Opinião
França: beijar a bela adormecida
Emmanuel Macron tem todos os atributos de um príncipe encantado: jovem, esbelto, loiro (quase)… e foi eleito para uma missão importante: beijar a bela adormecida "França", para acordá-la de um longo e maléfico sono!
Com uma dívida pública próxima de 100% do PIB, um défice largamente superior ao de Portugal (3,4% em 2016) e uma taxa de desemprego próxima da nossa (9,7% no 4.º trimestre de 2016), a situação económica do país está longe de um conto de fadas...
Esta morosidade é, ironicamente, o principal trunfo de Macron. Num país cansado por uma década de crescimento anémico, sem ganhos de poder de compra e com a fiscalidade mais pesada da OCDE, qualquer reforma é bem-vinda. A simples esperança de uma presidência "diferente", acima dos partidos e reformista, já permitiu juntar as vozes dos líderes da confederação dos empresários e de um dos principais sindicatos de trabalhadores (o mais moderado), numa saudação entusiasmada ao recém-formado governo que conta com personalidades de direita e de esquerda, políticos e individualidades do setor privado, homens e mulheres numa estrita igualdade de números.

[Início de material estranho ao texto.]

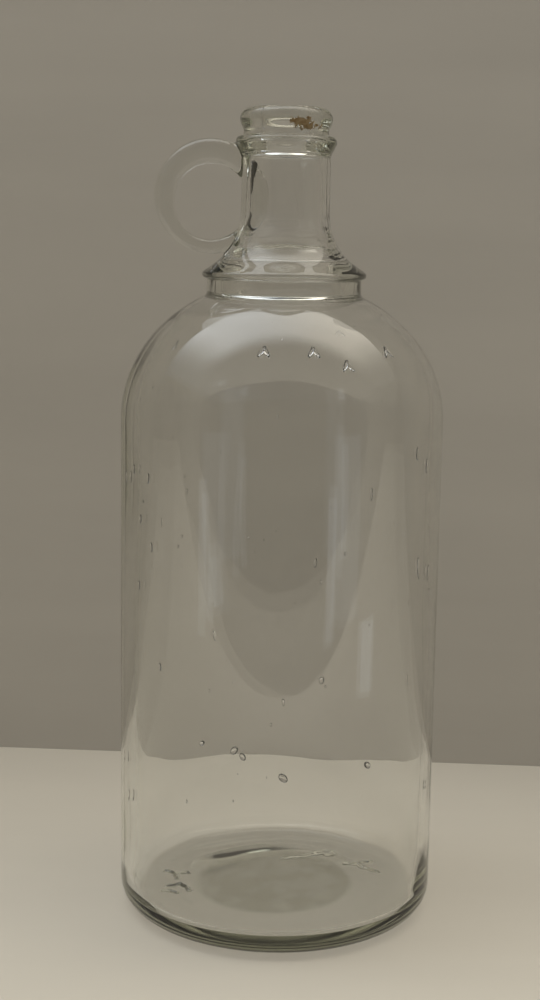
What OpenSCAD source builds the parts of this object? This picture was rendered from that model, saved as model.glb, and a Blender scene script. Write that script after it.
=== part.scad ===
// Half-gallon glass jug with a finger ring beside the neck.
// The jug is one moulding. Each zone of the glass is a node of its own, and the zones meet face to face.
// Origin: on the axis, in the plane that the jug stands on. +Z runs up to the mouth, the ring is on -X.

/* [Body] */
// Outside diameter of the body
body_d = 118; // [100:1:145]
// Height at which the straight side ends and the shoulder starts
body_h = 185; // [120:1:240]
// Glass thickness of the side
wall = 4.2; // [3:0.1:6]

/* [Base] */
// Height of the base zone, up to where the plain side starts
base_h = 22; // [18:1:40]
// Radius of the rounded heel outside
heel_r = 9.5; // [5:0.5:14]
// Radius of the corner between floor and side inside
inner_heel_r = 4; // [3:0.5:11]
// Glass thickness over the bearing ring
floor_t = 7.5; // [3.5:0.5:9]
// Width of the flat ring that the jug stands on
bearing_w = 3.5; // [2:0.5:6]
// Rise of the push-up from the bearing ring to its disc
push_up = 0.4; // [0.2:0.1:3]
// Diameter of the disc in the middle of the push-up
disc_d = 60; // [30:1:66]
// Depth by which the disc is set into the push-up
disc_step = 1.4; // [0.5:0.1:4]
// Glass thickness at the middle of the floor
centre_t = 7.2; // [4:0.1:10]

/* [Shoulder] */
// Rise of the shoulder's curve, if it ran on to the axis
shoulder_rise = 50.5; // [35:0.5:70]
// Diameter of the step on top of the shoulder
step_d = 56; // [48:0.5:68]
// Height of the step
step_h = 6; // [3:0.5:12]
// Glass thickness of the step
step_wall = 6.5; // [4:0.5:9]

/* [Skirt] */
// Distance by which the skirt's rim stands out over the step
rim_lap = 1.7; // [1:0.1:4]
// Radius of the rim's round edge
rim_edge_r = 1.4; // [0.8:0.1:2]
// Angle of the skirt's straight slope below the horizontal
slope_a = 35; // [25:1:45]
// Width of the straight slope, seen from above
slope_w = 3.1; // [1:0.1:4]
// Rise of the hollow's widest part inside the skirt
bell_rise = 5.5; // [3:0.5:6]
// Rise of the hollow's ledge, where it starts to widen fast
ledge_rise = 10; // [9:0.5:12]
// Distance by which the hollow is wider at its ledge than inside the neck
ledge_w = 3.6; // [1:0.1:4]

/* [Neck] */
// Outside diameter of the neck
neck_d = 31.8; // [28:0.2:38]
// Length of the straight neck, from the skirt to the collar
neck_h = 20.3; // [14:0.1:30]
// Glass thickness of the neck
neck_wall = 3; // [2:0.1:5]

/* [Collar and lip] */
// Diameter of the bore in the lip that takes a stopper
bore_d = 17.5; // [14:0.1:21]
// Diameter of the inside low in the collar, from where it tapers to the bore
collar_in_d = 20.8; // [18:0.1:24]
// Height over which the neck's inside narrows to that
narrow_h = 1.2; // [0.5:0.1:3]
// Distance by which the collar stands out over the neck
collar_lap = 2.2; // [1:0.1:4]
// Height of the collar
collar_h = 7; // [5.5:0.1:10]
// Radius of the collar's round top edge
collar_round = 2.2; // [1:0.1:2.6]
// Distance by which the lip stands out over the neck
lip_lap = 0.55; // [0:0.05:2]
// Height of the lip, with the groove under it
lip_h = 9.9; // [8:0.1:14]
// Radius of the lip's round outer edge
lip_round = 4.1; // [2:0.1:4.5]
// Angle that the lip's round edge runs on below its widest place
lip_under_a = 25; // [10:1:35]
// Height of the groove between collar and lip
groove_h = 2; // [1:0.1:2.4]
// Depth of the groove below the neck's surface
groove_in = 0.8; // [0:0.1:1.5]
// Radius of the round edge where the bore meets the top
mouth_round = 1.5; // [0.5:0.1:2]

/* [Finger ring] */
// Outside diameter of the ring
ring_d = 41; // [36:0.5:50]
// Diameter of the finger hole
hole_d = 26.9; // [22:0.1:30]
// Thickness of the ring, front to back
ring_t = 9; // [7:0.5:12]
// Distance from the neck's surface to the middle of the hole
ring_reach = 10.7; // [8:0.1:12]
// Height of the ring's middle above the middle of the neck
ring_up = -4.4; // [-6:0.1:4]
// Distance by which the hole is lower than the ring's middle
hole_drop = 1.8; // [0:0.1:2]
// Radius of the ring's outer edges
ring_edge_r = 3.2; // [1:0.1:3.4]
// Radius of the finger hole's edges
hole_edge_r = 1.8; // [0.5:0.1:2]

/* [Hidden] */
$fn = 96;
glass = [0.60, 0.62, 0.54, 0.55];
over = 1; // how far a cutting body runs past what it cuts
fine = 8; // segments in a small round edge
curve = 16; // segments in a long curve

body_r = body_d / 2;
inner_r = body_r - wall;
step_r = step_d / 2;
throat_r = step_r - step_wall;
neck_r = neck_d / 2;
neck_in_r = neck_r - neck_wall;
bore_r = bore_d / 2;
rim_r = step_r + rim_lap;
collar_r = neck_r + collar_lap;
lip_r = neck_r + lip_lap;
groove_r = neck_r - groove_in;

// Heights of the zones, from the shoulder up
step_z = body_h + shoulder_rise * sqrt(1 - pow(step_r / body_r, 2));
skirt_z = step_z + step_h;

// The skirt: a round rim, a straight slope and a flare that runs into the neck
rim_centre = [rim_r - rim_edge_r, skirt_z + rim_edge_r];
flare_turn = 90 - slope_a;
flare_end_r = rim_centre[0] - slope_w;
flare_r = (flare_end_r - neck_r) / (1 - cos(flare_turn));
flare_end_z = rim_centre[1] + (rim_edge_r + slope_w * sin(slope_a)) / cos(slope_a);
neck_z = flare_end_z + flare_r * sin(flare_turn);

collar_z = neck_z + neck_h;
lip_z = collar_z + collar_h;
top_z = lip_z + lip_h;

ring_x = -(neck_r + ring_reach);
ring_z = (neck_z + collar_z) / 2 + ring_up;
hole_z = ring_z - hole_drop;

// Points of an arc about a centre, from one angle to another
function arc(centre, r, from, to, n) =
    [for (i = [0:n]) let (a = from + (to - from) * i / n) centre + r * [cos(a), sin(a)]];

// Points of a quarter ellipse that stands on the height z, between two angles
function dome(r, rise, z, from, to, n) =
    [for (i = [0:n]) let (a = from + (to - from) * i / n) [r * cos(a), z + rise * sin(a)]];

module turned(outline) {
    color(glass) rotate_extrude() polygon(outline);
}

module base() {
    heel_x = body_r - heel_r;
    bearing_in = heel_x - bearing_w;
    disc_r = disc_d / 2;
    floor_x = inner_r - inner_heel_r;
    floor_mid = push_up + disc_step + centre_t;
    turned(concat(
        [[body_r, base_h]],
        arc([heel_x, heel_r], heel_r, 0, -90, fine),
        [[bearing_in, 0], [disc_r, push_up], [disc_r, push_up + disc_step], [0, push_up + disc_step]],
        [for (i = [0:fine]) let (t = i / fine) [floor_x * t, floor_mid + (floor_t - floor_mid) * t * t]],
        arc([floor_x, floor_t + inner_heel_r], inner_heel_r, -90 + 90 / fine, 0, fine - 1),
        [[inner_r, base_h]]
    ));
}

module barrel() {
    turned([[inner_r, base_h], [body_r, base_h], [body_r, body_h], [inner_r, body_h]]);
}

module shoulder() {
    outer_end = acos(step_r / body_r);
    inner_end = acos(throat_r / inner_r);
    inner_rise = (step_z - body_h) / sin(inner_end);
    turned(concat(
        dome(body_r, shoulder_rise, body_h, 0, outer_end, curve),
        dome(inner_r, inner_rise, body_h, inner_end, 0, curve)
    ));
}

module shoulder_step() {
    turned([[throat_r, step_z], [step_r, step_z], [step_r, skirt_z], [throat_r, skirt_z]]);
}

// The skirt's outside, from its underside to the neck
function skirt_outline() = concat(
    arc(rim_centre, rim_edge_r, -90, flare_turn, fine),
    arc([neck_r + flare_r, neck_z], flare_r, 180 + flare_turn, 180, fine)
);

module skirt() {
    turned(concat(
        [[throat_r, skirt_z]],
        skirt_outline(),
        [[neck_in_r, neck_z], [neck_in_r + ledge_w, skirt_z + ledge_rise], [throat_r, skirt_z + bell_rise]]
    ));
}

module neck() {
    turned([[neck_in_r, neck_z], [neck_r, neck_z], [neck_r, collar_z], [neck_in_r, collar_z]]);
}

// The collar's outside: a taper that runs into a round top edge
function collar_outline() = let (
    centre = [collar_r - collar_round, lip_z - collar_round],
    to_neck = [neck_r, collar_z] - centre,
    taper = atan2(to_neck[1], to_neck[0]) + acos(collar_round / norm(to_neck))
) concat([[neck_r, collar_z]], arc(centre, collar_round, taper, 90, fine));

module collar() {
    turned(concat(
        [[neck_in_r, collar_z]],
        collar_outline(),
        [[bore_r, lip_z], [collar_in_d / 2, collar_z + narrow_h]]
    ));
}

// The lip's outside: the groove under it and its round edge
function lip_outline() = concat(
    [[groove_r, lip_z], [groove_r, lip_z + groove_h]],
    arc([lip_r - lip_round, top_z - lip_round], lip_round, -lip_under_a, 90, fine)
);

module lip() {
    turned(concat(
        [[bore_r, lip_z]],
        lip_outline(),
        arc([bore_r + mouth_round, top_z - mouth_round], mouth_round, 90, 180, fine)
    ));
}

// Everything inside the outside of skirt, neck, collar and lip, which the ring grows out of
module neck_core() {
    rotate_extrude() polygon(concat(
        [[0, skirt_z - over], [rim_centre[0], skirt_z - over]],
        skirt_outline(),
        collar_outline(),
        lip_outline(),
        [[0, top_z]]
    ));
}

module finger_ring() {
    half_t = ring_t / 2;
    r = ring_d / 2;
    hole_r = hole_d / 2;
    disc = concat(
        [[0, -half_t]],
        arc([r - ring_edge_r, ring_edge_r - half_t], ring_edge_r, -90, 0, fine),
        arc([r - ring_edge_r, half_t - ring_edge_r], ring_edge_r, 0, 90, fine),
        [[0, half_t]]
    );
    hole = concat(
        [[0, -half_t - over], [hole_r + hole_edge_r, -half_t - over]],
        arc([hole_r + hole_edge_r, hole_edge_r - half_t], hole_edge_r, 270, 180, fine),
        arc([hole_r + hole_edge_r, half_t - hole_edge_r], hole_edge_r, 180, 90, fine),
        [[hole_r + hole_edge_r, half_t + over], [0, half_t + over]]
    );
    color(glass) difference() {
        translate([ring_x, 0, ring_z]) rotate([90, 0, 0]) rotate_extrude() polygon(disc);
        translate([ring_x, 0, hole_z]) rotate([90, 0, 0]) rotate_extrude() polygon(hole);
        neck_core();
    }
}

base();
barrel();
shoulder();
shoulder_step();
skirt();
neck();
collar();
lip();
finger_ring();
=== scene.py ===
import math
import random
import bmesh
import bpy
from mathutils import Matrix, Vector, noise


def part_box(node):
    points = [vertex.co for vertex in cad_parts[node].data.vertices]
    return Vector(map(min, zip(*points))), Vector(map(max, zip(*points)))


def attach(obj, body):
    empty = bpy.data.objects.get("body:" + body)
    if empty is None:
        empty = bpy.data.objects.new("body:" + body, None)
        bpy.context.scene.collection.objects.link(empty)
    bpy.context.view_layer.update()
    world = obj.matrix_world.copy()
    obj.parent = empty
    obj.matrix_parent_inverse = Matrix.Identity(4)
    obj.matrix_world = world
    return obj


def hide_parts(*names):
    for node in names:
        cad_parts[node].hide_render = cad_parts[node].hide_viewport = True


# A half-gallon jug in one piece of old pressed and blown glass, with a finger ring beside the neck.
# The jug is made as one closed skin, because its zones are one glass. The ring is on -X.

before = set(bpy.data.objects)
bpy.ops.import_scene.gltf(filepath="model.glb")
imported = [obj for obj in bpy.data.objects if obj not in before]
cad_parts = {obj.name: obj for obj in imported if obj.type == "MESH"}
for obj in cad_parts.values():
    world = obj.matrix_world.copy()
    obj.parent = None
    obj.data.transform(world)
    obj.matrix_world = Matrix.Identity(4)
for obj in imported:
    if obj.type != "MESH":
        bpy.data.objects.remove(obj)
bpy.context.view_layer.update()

MM = 0.001

# Heights and radii that the frame gives
body_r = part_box("barrel")[1].x
body_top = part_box("barrel")[1].z
step_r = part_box("shoulder_step")[1].x
step_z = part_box("shoulder")[1].z
skirt_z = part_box("shoulder_step")[1].z
rim_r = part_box("skirt")[1].x
neck_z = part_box("skirt")[1].z
neck_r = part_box("neck")[1].x
collar_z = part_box("neck")[1].z
collar_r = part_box("collar")[1].x
lip_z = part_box("collar")[1].z
lip_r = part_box("lip")[1].x
top_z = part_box("lip")[1].z
ring_low, ring_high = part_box("finger_ring")
ring_r = (ring_high.z - ring_low.z) / 2
ring_z = (ring_high.z + ring_low.z) / 2
ring_x = ring_low.x + ring_r
ring_half = ring_high.y

# Glass thickness and the small radii of the mould
wall = 4.2 * MM
seam_up = 0.12 * MM
inner_r = body_r - wall
heel_round = 9.5 * MM
inner_heel_round = 4 * MM
bearing_in = 46 * MM
push_up = 0.4 * MM
disc_r = 30 * MM
disc_step = 1.4 * MM
floor_edge = 7.5 * MM
floor_mid = 9 * MM
shoulder_rise = 50.5 * MM
throat_r = 21.5 * MM
rim_round = 1.4 * MM
slope_turn = math.radians(55)
slope_w = 3.1 * MM
bore_r = 8.75 * MM
mouth_round = 1.5 * MM
neck_in_r = 12.9 * MM
collar_in_r = 10.4 * MM
narrow_h = 1.2 * MM
bell_rise = 5.5 * MM
ledge_rise = 10 * MM
ledge_w = 3.6 * MM
collar_round = 2.2 * MM
groove_r = 15.1 * MM
groove_h = 2 * MM
lip_round = 4.1 * MM
lip_under = math.radians(25)
hole_r = 13.45 * MM
hole_drop = 1.8 * MM

TURN_STEPS = 200  # facets round the jug, which keeps it under 200,000 triangles
SEAM_CROWD = 0.3  # how much closer the facets stand at the two mould seams
SEAM_WIDE = math.radians(0.9)


# ---------------------------------------------------------------- outlines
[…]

As sondagens para as próximas eleições legislativas, de 11 e 18 de junho, confirmam esse otimismo popular: apesar de só existir há poucos meses, o partido criado de raiz por Macron está creditado de uma larga maioria absoluta.
França está finalmente pronta para mudar de século, reconhecendo que "mais Estado, mais despesa" não é solução para tudo! O novo Presidente quer promover a iniciativa privada para conseguir crescimento e dar trabalho não só aos 3 milhões de desempregados, mas também às dezenas de milhares de novos ativos que integram todos os anos o mercado de trabalho. Será que o que parecem ser boas notícias para os franceses, também são para os portugueses?
Uma economia francesa a puxar pela "carroça" europeia é, à primeira vista, positiva para os seus vizinhos. Mais crescimento em França, 3.º maior mercado para as exportações portuguesas, significa mais crescimento das nossas indústrias exportadoras: turismo, máquinas e automóveis, vestuário, vinho, etc. É provável que os primeiros efeitos sentidos em Portugal sejam positivos. Infelizmente os efeitos secundários dessa melhoria da situação francesa podem não ser… porque uma das forças da economia portuguesa está precisamente na fraqueza dos seus vizinhos!
O primeiro impacto será financeiro. Mario Draghi deixou de ter qualquer desculpa para manter negativas as taxas do BCE e continuar a comprar obrigações do Tesouro. Em breve iremos começar a ouvir falar de inversão da política monetária do BCE, com um impacto desagradável sobre o custo do nosso financiamento. O segundo impacto tem que ver com competitividade. A instalação de "call centers" e "backoffices" de bancos e empresas de serviços francesas em Portugal, os investimentos em unidades de produção na indústria automóvel ou têxtil, respondem a uma lógica comparativa dos custos totais entre várias possibilidades de implantação. A melhoria da competitividade francesa é, nesse aspeto, uma má notícia para os seus vizinhos. E, finalmente, o terceiro impacto tem que ver com atratividade, nomeadamente no que toca à instalação de reformados no nosso país. Portugal conseguiu atrair dezenas de milhares de reformados franceses que se instalaram no Algarve, em Lisboa e no Porto, à custa de uma isenção de imposto sobre as pensões de reforma recebidas. É provável que o governo francês deixe de considerar com tanta benevolência esta concorrência, um pouco desleal, quando Portugal sair do Procedimento por Défice Excessivo enquanto França ainda lá se mantém…
Este acordar francês significa que Portugal não pode dormir sobre os louros… continuar no caminho do crescimento vai ser mais difícil, necessitará ainda de mais agilidade e esforços. Depois de anos de contenção, é natural que volte a tentação de deixar fugir a despesa, do endividamento, do investimento pouco criterioso… A maçã parece saborosa, mas é na realidade venenosa!